I find your "New Enlightenment" suggestion compelling, especially the sequential pattern you've identified: technology first, then economic transformation, then societal/political upheaval. I'd never thought about it this way, but your argument makes a lot of sense. The 40-year cycle provides useful perspective on where we might be headed.

Your point about AI being under-hyped rather than over-hyped resonates with me. I think people focus too much on whether AI will take their jobs and miss the deeper shift you're describing—that we're moving toward fundamentally different economic and social structures.

What strikes me about your timeline is how the technological breakthroughs often create invisible tipping points that accelerate everything else. I've been tracking this pattern in chess, where computers became so dominant that the entire evaluation framework flipped—we now measure human players against computer standards rather than the reverse.

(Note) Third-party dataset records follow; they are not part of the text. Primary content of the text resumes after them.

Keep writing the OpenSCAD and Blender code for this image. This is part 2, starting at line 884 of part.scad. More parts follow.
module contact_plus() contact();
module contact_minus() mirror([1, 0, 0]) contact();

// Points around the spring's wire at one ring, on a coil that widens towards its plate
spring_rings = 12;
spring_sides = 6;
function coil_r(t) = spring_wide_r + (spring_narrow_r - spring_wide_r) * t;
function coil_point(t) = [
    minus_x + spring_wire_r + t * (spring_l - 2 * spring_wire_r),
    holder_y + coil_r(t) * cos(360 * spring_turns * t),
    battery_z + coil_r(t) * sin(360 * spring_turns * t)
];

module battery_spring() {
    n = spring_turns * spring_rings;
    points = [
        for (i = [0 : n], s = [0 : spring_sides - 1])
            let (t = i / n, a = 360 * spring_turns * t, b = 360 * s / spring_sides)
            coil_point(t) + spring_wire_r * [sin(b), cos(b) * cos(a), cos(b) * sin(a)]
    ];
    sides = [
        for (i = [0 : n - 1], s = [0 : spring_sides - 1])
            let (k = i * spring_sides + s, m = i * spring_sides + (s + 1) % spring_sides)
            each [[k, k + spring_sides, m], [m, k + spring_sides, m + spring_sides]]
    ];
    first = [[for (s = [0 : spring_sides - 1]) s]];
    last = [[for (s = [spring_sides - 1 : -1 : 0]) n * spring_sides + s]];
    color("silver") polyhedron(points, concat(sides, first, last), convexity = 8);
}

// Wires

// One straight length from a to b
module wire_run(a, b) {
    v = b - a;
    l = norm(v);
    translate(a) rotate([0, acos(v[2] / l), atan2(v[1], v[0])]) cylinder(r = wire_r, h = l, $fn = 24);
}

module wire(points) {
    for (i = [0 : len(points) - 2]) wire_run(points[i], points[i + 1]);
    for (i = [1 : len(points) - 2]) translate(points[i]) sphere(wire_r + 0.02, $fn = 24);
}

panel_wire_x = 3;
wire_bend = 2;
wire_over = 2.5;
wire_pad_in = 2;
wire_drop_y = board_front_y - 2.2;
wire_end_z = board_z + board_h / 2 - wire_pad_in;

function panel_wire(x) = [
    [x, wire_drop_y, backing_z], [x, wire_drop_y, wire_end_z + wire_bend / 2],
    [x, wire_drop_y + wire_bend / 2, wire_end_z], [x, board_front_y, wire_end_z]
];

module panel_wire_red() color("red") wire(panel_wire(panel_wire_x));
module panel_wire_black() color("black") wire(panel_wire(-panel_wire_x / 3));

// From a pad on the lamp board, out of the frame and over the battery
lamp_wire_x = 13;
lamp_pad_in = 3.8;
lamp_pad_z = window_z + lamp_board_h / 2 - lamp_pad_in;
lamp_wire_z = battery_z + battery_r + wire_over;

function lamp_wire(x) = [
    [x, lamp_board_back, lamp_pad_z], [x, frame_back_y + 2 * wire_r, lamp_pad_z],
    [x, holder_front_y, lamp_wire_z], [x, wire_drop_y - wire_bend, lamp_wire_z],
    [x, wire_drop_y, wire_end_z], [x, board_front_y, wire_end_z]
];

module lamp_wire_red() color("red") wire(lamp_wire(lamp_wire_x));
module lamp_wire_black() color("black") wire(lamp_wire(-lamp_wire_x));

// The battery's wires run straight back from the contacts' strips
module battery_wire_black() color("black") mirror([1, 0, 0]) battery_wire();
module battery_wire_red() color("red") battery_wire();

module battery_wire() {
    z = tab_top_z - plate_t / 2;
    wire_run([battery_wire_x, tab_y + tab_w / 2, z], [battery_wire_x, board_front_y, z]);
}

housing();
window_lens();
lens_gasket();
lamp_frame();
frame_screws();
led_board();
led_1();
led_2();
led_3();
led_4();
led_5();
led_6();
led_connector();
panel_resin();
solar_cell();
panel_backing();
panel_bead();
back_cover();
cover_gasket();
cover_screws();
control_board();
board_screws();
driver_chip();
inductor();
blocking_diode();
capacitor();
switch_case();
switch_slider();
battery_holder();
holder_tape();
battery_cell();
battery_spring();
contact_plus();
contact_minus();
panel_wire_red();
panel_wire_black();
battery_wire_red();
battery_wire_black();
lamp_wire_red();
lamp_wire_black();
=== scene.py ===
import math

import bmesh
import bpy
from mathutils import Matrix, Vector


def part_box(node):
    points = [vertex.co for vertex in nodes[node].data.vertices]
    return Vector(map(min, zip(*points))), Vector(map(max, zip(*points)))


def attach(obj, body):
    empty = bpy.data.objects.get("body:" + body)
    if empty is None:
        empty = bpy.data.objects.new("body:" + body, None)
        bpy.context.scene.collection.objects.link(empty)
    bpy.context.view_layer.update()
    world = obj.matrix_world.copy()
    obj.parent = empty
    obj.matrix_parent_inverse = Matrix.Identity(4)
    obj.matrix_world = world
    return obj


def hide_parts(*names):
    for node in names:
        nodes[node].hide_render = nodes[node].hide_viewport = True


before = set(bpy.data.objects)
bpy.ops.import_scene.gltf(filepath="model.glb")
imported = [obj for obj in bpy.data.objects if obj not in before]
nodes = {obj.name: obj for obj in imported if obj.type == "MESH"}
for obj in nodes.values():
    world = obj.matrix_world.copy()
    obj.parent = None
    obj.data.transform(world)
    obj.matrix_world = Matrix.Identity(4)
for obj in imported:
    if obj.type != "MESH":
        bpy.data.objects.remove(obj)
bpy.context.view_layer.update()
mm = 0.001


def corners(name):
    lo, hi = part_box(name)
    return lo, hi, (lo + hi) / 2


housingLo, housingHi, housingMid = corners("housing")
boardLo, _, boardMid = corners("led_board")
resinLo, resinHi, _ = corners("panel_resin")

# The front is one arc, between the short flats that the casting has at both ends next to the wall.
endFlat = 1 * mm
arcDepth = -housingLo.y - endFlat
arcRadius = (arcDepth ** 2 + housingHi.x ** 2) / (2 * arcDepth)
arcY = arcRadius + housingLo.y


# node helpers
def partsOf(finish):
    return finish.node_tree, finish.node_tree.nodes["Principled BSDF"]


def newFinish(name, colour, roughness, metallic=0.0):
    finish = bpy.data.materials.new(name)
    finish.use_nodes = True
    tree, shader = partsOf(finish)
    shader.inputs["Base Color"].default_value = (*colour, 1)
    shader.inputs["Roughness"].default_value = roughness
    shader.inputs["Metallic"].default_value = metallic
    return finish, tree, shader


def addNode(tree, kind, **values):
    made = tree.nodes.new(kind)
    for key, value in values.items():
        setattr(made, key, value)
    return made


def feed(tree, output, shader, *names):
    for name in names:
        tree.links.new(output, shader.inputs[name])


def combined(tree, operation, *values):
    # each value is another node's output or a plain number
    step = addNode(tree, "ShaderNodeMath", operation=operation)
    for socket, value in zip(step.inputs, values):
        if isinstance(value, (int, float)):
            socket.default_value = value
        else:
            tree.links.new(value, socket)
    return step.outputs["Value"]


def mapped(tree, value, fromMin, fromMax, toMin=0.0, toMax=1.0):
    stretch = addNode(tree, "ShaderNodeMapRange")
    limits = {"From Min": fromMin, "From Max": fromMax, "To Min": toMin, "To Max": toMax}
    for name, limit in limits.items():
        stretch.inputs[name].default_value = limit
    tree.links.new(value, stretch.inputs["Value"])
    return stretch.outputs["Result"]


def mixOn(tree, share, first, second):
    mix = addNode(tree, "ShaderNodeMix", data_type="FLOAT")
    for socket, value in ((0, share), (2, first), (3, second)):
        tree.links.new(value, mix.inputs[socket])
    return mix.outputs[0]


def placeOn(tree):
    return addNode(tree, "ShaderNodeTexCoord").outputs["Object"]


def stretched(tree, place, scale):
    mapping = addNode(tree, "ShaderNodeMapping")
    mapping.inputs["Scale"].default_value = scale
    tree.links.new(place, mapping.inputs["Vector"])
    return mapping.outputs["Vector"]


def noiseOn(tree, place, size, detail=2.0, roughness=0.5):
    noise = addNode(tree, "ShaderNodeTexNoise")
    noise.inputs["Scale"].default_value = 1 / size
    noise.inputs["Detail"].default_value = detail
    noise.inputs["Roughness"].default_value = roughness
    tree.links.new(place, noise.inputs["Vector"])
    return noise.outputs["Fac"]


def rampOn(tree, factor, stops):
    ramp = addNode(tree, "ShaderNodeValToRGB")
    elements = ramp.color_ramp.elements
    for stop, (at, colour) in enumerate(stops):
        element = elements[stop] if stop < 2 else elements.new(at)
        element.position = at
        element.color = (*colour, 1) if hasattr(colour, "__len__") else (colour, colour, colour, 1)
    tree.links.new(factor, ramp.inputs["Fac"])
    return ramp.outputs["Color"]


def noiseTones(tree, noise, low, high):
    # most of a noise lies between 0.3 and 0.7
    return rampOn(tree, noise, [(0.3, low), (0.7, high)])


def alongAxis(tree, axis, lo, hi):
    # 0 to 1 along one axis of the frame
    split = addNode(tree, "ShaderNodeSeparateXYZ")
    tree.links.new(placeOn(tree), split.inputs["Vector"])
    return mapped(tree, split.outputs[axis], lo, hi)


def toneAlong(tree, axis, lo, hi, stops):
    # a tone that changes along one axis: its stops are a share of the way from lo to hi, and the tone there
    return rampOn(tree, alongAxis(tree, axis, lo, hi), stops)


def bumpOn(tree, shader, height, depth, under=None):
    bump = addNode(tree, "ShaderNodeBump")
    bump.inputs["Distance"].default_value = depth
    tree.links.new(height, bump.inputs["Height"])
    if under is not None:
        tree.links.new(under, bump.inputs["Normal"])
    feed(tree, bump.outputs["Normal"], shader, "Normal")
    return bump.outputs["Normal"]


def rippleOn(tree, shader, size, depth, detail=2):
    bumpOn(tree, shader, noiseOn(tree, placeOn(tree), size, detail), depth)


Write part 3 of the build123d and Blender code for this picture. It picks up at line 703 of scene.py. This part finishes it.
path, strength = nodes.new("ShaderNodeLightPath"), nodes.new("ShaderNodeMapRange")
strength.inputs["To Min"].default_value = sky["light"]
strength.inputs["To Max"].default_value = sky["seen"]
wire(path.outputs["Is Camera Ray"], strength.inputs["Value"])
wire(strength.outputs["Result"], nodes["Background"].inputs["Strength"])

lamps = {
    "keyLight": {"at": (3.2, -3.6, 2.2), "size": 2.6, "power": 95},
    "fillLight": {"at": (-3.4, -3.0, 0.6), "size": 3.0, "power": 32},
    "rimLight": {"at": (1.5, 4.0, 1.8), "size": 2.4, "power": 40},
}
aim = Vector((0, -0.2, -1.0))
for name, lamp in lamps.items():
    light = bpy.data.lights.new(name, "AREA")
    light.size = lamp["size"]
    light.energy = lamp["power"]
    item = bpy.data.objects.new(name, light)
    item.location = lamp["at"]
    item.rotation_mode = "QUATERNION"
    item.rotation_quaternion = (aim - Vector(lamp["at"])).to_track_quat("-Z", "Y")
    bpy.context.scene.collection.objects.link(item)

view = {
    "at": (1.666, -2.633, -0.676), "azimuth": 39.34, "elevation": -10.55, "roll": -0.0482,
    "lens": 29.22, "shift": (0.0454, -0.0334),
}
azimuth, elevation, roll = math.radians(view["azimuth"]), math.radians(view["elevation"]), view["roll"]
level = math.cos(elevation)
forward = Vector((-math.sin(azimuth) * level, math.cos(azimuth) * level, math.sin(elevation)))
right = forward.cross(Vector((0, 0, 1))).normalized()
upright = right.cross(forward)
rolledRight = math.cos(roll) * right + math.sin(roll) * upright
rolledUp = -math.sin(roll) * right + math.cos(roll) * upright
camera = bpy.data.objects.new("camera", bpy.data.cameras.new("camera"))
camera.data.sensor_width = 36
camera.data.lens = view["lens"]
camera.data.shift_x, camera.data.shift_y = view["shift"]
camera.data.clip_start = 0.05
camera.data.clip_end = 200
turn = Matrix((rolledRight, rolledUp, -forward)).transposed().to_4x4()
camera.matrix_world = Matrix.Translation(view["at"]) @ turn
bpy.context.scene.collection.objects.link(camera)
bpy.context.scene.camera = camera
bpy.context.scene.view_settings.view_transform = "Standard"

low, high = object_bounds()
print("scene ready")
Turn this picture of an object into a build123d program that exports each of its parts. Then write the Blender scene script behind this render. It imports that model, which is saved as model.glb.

This happened much faster than anyone anticipated once the technology crossed a certain threshold. (Quick plug for my own essay about this, devingalloway.substack.com/p/stockfish-swap )

It wouldn't surprise me if we see a similar acceleration with your economic system phase. Once AI capabilities reach certain benchmarks, the pressure to rethink capitalism, work, and wealth distribution could intensify much faster than the 40-year timeline suggests. The chess world went from "computers as tools" to "computers as the gold standard" in barely a decade.

Your point about Millennials and Gen Z living to see 2100 is sobering. We're not just observers of this transformation—we're participants who'll need to navigate all three phases.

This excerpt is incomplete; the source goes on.